Oh, speaking of fresh chickpeas, Gail recalled the great ones we had a few years ago at Cyrus during our trip to Healdsburg. I asked our waiter, when we were discussing appetizers, if we could order a small dish of fresh chickpeas for all of us to try. He said sure, and talked about how much work is involved in peeling them. And also, the menu has some side vegetable dishes. We ordered the Roasted Spicy Cauliflower with Cumin, Lime and Pinenuts.
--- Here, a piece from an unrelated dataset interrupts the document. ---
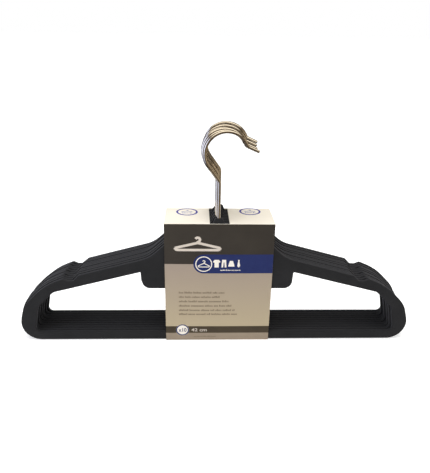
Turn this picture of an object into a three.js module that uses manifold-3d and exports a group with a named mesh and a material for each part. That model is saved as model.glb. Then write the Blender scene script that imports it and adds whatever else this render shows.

We were all thrilled with our entrees, and we all got to taste the others, though we hesitated to taste Brooke’s. Small order that it was, it had a limited amount of tortellini. We would have been happy if they had a larger version, allowing the other three of us to try one or two. (Gail and I were content to cut one in half to split, although that meant all the stuffing fell out.) Robin’s lamb was perfect. If I were to go again with it on the menu, I’d have it. Maybe it’s a menu constant. What Leson described in 2000 sounds like much the same dish. My pasta was great too, but awfully rich. Of course, I couldn’t resist finishing it. However, a little less of that and a little more vegetable might have been a more suitable combination. Speaking of which, the cauliflower was spectacularly good.
We required some waiter assistance to sort through the dessert options. The first, Vanilla Bean Panna Cotta with Cardoon Blossom Honey and Vanilla Salt, was clear enough. So was Torta di Mousse al Cioccolato with Olive Oil, Earl Grey Crumb, Bittersweet Chocolate Sorbetto. Piccoli Pasticcini Ginger Biscotti, Hazelnut Baci di Dama, Chocolate Bon Bons, Scorze di Agrumi turned out to be a cookie platter, though in retrospect that seems obvious too. I had the panna cotta, Gail and Robin the mousse, Brooke the cookies. Everyone appeared to be happy.
This being the sort of restaurant people dine at for special occasions, we were asked both by the hostess and our waiter if we were celebrating anything. The first time we said no, but then I remembered that Gail and I met 30 years ago this week, so the second time, I told the waiter that. (Looking back at a 1983 calendar now, I’m guessing we met on March 28, which means we were just a day late.) Good thing I told him—in our our honor, he surprised us with four glasses of muscat before dessert came.
Which reminds me, I didn’t mention our wine selection. We made a traditional choice, a chianti classico. It was interesting to see that many of the Washington State wineries we’ve been favoring lately made their wine list: Quilceda Creek, Long Shadows, Waters, Buty, Pepper Bridge, Leonetti. We must be doing something right.
That pretty well covers it. We left a little after 10:00, not quite 3 1/2 hours after we arrived. It was a great evening.